Por outro lado, com a versão do Procurador Geral tenta-se claramente apresentar o “caso de Ayotzinapa” como um crime cometido unicamente pelo prefeito de Iguala, Jose Luis Abarca, e grupos de traficantes. Não só. Tal versão visa informar ao mundo que o “caso de Ayotzinapa” foi um evento isolado. Assim, durante a semana posterior à coletiva do procurador, a mídia mexicana e internacional difundiu estas informações e afirmou que os traficantes tinham assumido a responsabilidade dos assassinatos, além de assegurar que o único governante responsável era o prefeito, José Luis Abarca.

Na verdade, depois de assistirmos a entrevista do procurador, temos claro que o único fato contundente em relação à versão oficial do governo mexicano e que foi difundida pela grande mídia internacional é que não existem provas suficientes para afirmar que os estudantes foram assassinados. O próprio funcionário do governo, antes de rejeitar mais perguntas da imprensa, pois estaria “muito cansado”, disse que a única coisa que se poderia afirmar é que: “nesse lugar (o lixão) foram assassinadas e queimadas muitas pessoas”. Finalmente, o próprio Procurador Geral afirmou que os resultados das perícias não eram concludentes e se comprometeu continuá-las até resolver o caso.

Neste sentido, é de se esperar que Governo Mexicano intensifique as investigações sobre o paradeiro dos estudantes e que declare publicamente que estes ainda estão desaparecidos. Outro aspecto com o qual deve comprometer-se é com o esclarecimento com o que aconteceu na operação policial-paramilitar, dos dias 26 e 27 de setembro, além de punir a “TODOS” os respons{veis. Para isso, acreditamos que os testemunhos de vários sobreviventes, os quais afirmaram que houve participação do exército mexicano no caso, devem ser levados realmente a sério.

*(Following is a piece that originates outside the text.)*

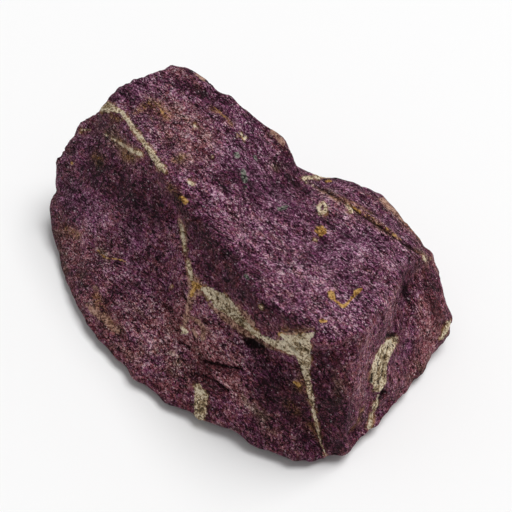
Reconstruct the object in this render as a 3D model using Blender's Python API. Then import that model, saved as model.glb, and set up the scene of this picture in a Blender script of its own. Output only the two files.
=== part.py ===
"""A rough lump of purpurite, broken from a vein: one solid stone, about 90 mm long, that lies on a flat spot."""

import math

import bmesh
import bpy
import numpy as np
from mathutils import Vector, noise
from mathutils.bvhtree import BVHTree

MM = 0.001
NAME = "purpurite_stone"
SLOT = "purpurite"

# The show side: the compass angle and slope that the stone's good side is looked at from, in degrees, how far
# away, and the point looked at, in millimetres.
SHOW_AZIMUTH = 46.0
SHOW_ELEVATION = 48.0
SHOW_DISTANCE = 284.4
SHOW_AIM = (6.2, 1.7, 16.5)

# Points on the stone as seen from the show side, in millimetres: right of the aim, above it in the view, and
# height above the rest plane. The outline runs anticlockwise from the notch at the upper left.
OUTLINE = [
    (-30.4, 29.8, 29.5), (-32.4, 27.8, 26.0), (-35.8, 24.8, 21.0), (-38.4, 21.2, 16.0), (-40.0, 16.8, 12.0),
    (-40.2, 12.4, 8.5), (-41.2, 8.2, 5.5), (-40.8, 3.8, 3.0), (-39.0, -0.4, 2.0), (-36.8, -8.0, 2.5),
    (-33.2, -14.6, 3.0), (-28.2, -20.0, 3.0), (-23.2, -25.0, 3.0), (-18.0, -29.4, 2.5), (-11.6, -32.2, 2.5),
    (-4.8, -34.6, 3.0), (-1.2, -36.8, 2.5), (2.8, -38.6, 2.0), (7.2, -39.8, 2.0), (12.0, -40.8, 1.5),
    (16.4, -40.0, 1.5), (19.8, -36.8, 1.5), (23.2, -34.0, 1.5), (26.2, -30.8, 1.5), (29.2, -27.8, 1.5),
    (31.8, -24.4, 1.5), (34.2, -20.8, 2.0), (37.2, -17.4, 2.5), (38.8, -13.4, 6.0), (38.0, -8.8, 10.0),
    (36.6, -4.4, 14.0), (35.6, -0.4, 17.0), (32.6, 3.2, 18.5), (30.4, 6.4, 20.0), (28.0, 9.2, 21.5),
    (25.6, 11.6, 22.8), (22.6, 13.2, 24.0), (19.6, 14.6, 25.0), (16.6, 15.6, 25.5), (13.4, 15.8, 26.0),
    (9.2, 17.4, 26.5), (7.6, 19.6, 28.0), (6.0, 22.2, 30.0), (4.0, 24.2, 31.2), (1.2, 25.2, 32.0),
    (-1.6, 27.0, 32.8), (-4.9, 30.6, 34.0), (-8.0, 32.0, 34.8), (-9.9, 33.0, 35.0), (-13.2, 36.8, 36.2),
    (-16.2, 37.8, 36.4), (-18.0, 37.2, 36.0), (-21.8, 35.2, 35.0), (-26.0, 33.7, 33.0), (-29.6, 30.8, 30.5),
]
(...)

Segundo os depoimentos, durante o ataque vários estudantes feridos se refugiaram numa clínica privada, onde membros do exército mexicano os espancaram e acusaram de terem invadido propriedade privada. Os referidos militares os detiveram durante vários minutos, quando os questionaram, tiraram fotos, roubaram seus celulares e disseram em tom ameaçador que as próprias vítimas tinham provocado o ataque e, por isso, deveriam assumir as consequências por seus atos. O que torna inaceitável a versão do governo mexicano quando tenta mostrar que só existe um único responsável pelo assassinato de 2 estudantes e o desaparecimento dos outros 43.

Face ao exposto, nós do programa de Pós-Graduação em Ciências Sociais, da Universidade Federal do Maranhão, Brasil, nos solidarizamos com os familiares e amigos dos estudantes da “Escola Normal Rural Raul Isidro Burgos”, de Ayotzinapa, ao mesmo tempo em que nos dirigimos ao governo mexicano para solicitar:
– que seja garantido o direito de todas as famílias das vítimas de conhecer a verdade e ter acesso à justiça;
– a punição de todos os responsáveis do ataque policial-paramilitar dos dias 26 e 27 de setembro.

São Luis, MA, 26 de novembro de 2014.